Survivor’ın unutulmaz ve tartışmalı isimlerinden Nagihan Karadere, yıllar sonra sessizliğini bozarak yarışmanın perde arkasına dair şok edici itiraflarda bulundu. Özellikle 2016 sezonunda yaşadığı açlık deneyimi ve Yılmaz Morgül ile Tuğba Özay hakkında yaptığı açıklamalar, gündeme bomba gibi düştü.

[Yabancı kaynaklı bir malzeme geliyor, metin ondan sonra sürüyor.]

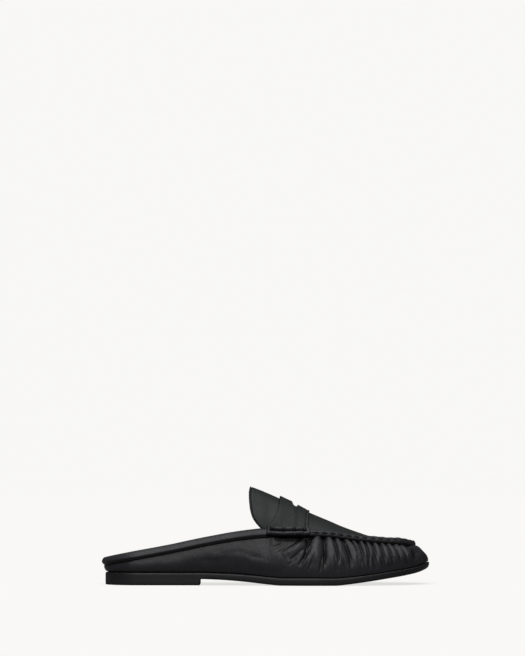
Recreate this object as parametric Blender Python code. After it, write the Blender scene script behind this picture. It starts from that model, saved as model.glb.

Ekranların en çok izlenen ve konuşulan yarışmalarından biri olan Survivor, izleyicileri her sezon ekran başına kilitlemeyi başarıyor. Yarışmanın en popüler ve her hareketiyle gündem yaratan isimlerinden Nagihan Karadere, geçtiğimiz günlerde katıldığı bir programda yaptığı açıklamalarla yine dikkatleri üzerine çekti. Son olarak Survivor All Star’da Aleyna Kalaycıoğlu ile yaşadığı kavga sonrası diskalifiye edilen Karadere, bu kez 2016 sezonuna dair bilinmeyenleri gün yüzüne çıkardı. Esra Ezmeci’nin Youtube kanalına konuk olan ünlü isim, o dönemdeki açlık tecrübeleri ve takım arkadaşlarıyla yaşadığı ilginç anlar hakkında konuştu.
“Yemek Verirler Sandım”: Acun Ilıcalı ile Toplantının Perde Arkası
Nagihan Karadere, Survivor macerasına başlarken kafasında farklı bir senaryo olduğunu itiraf etti. Yarışmaya başlamadan önce Acun Ilıcalı ile yapılan bir toplantıda, “Ölmüyorsunuz, sağ salim getiriyoruz sizi ailenize” sözünün kendisini rahatlattığını belirtti. Ancak bu rahatlama, yemek konusunda yanlış bir beklentiye yol açmış. Karadere, o anları şöyle anlattı: “Hep beraber toplantı yapmıştık, Acun Ilıcalı ‘Ölmüyorsunuz, sağ salim getiriyoruz sizi ailenize’ dedi. Sonra gittik, Yılmaz Morgül, Tuğba Özay ve ben üçümüz ayrı grup olduk. ‘Yemek veriyorsunuz değil mi?’ diye sordum. ‘Evet’ cevabını alınca, ben de yemek verdiklerini düşündüm ve bunu diğerlerine söyledim.” Bu açıklama, yarışmacıların ilk aşamadaki bilgilendirme süreçlerinin ne kadar önemli olduğunu ve yanlış anlamaların nelere yol açabileceğini gözler önüne serdi.
“Yılmaz Beni Öldürecekti”: Açlığın Getirdiği Gerginlik
Nagihan Karadere’nin asıl çarpıcı itirafı ise, açlıkla sınandıkları ilk geceden geldi. Yemek verileceği beklentisiyle adaya giden Karadere, gerçekle yüzleştiğinde büyük bir şaşkınlık ve hayal kırıklığı yaşamış. “İzleyene kadar inanmıyordum, yemek kesin verilir diyordum. Yılmaz’a söylüyorum, Tuğba’ya söylüyorum, tekneler gelip gidiyor,” sözleriyle o anki çaresizliğini dile getirdi. Ancak beklenen yemekler gelmeyince, adada gergin anlar yaşanmaya başlamış.
Karadere, açlığın getirdiği sinir ve hayal kırıklığının, takım arkadaşlarıyla olan ilişkilerini nasıl etkilediğini şu sözlerle ifade etti: “Yılmaz ile Tuğba beni öldürecekti o gece. Aç susuz sabahı bekledik. Bilseydik yemek olmadığını Hindistan cevizi toplardık. Sabaha kadar biz uyuyamadık. Yılmaz beni öldürecekti.” Bu ifadeler, Survivor gibi zorlu bir yarışmada açlık ve uyku yoksunluğunun insan psikolojisi üzerindeki etkisini çarpıcı bir şekilde ortaya koyuyor. Yemek beklentisiyle gidilen adada, yiyecek bulma motivasyonunun başlangıçta düşük olması, yarışmacıları hazırlıksız yakalamış ve adanın sert gerçekleriyle yüzleştiklerinde büyük bir hayal kırıklığı yaşamalarına neden olmuş. Nagihan Karadere’nin bu açıklamaları, Survivor’ın sadece fiziksel bir mücadele değil, aynı zamanda mental bir dayanıklılık testi olduğunu bir kez daha kanıtladı. Yarışmacıların, adaya ilk adımlarını attıklarında yaşadıkları bu tür bilinmezlikler ve adaptasyon süreçleri, izleyicinin ekranda gördüğünden çok daha fazlasını içeriyor.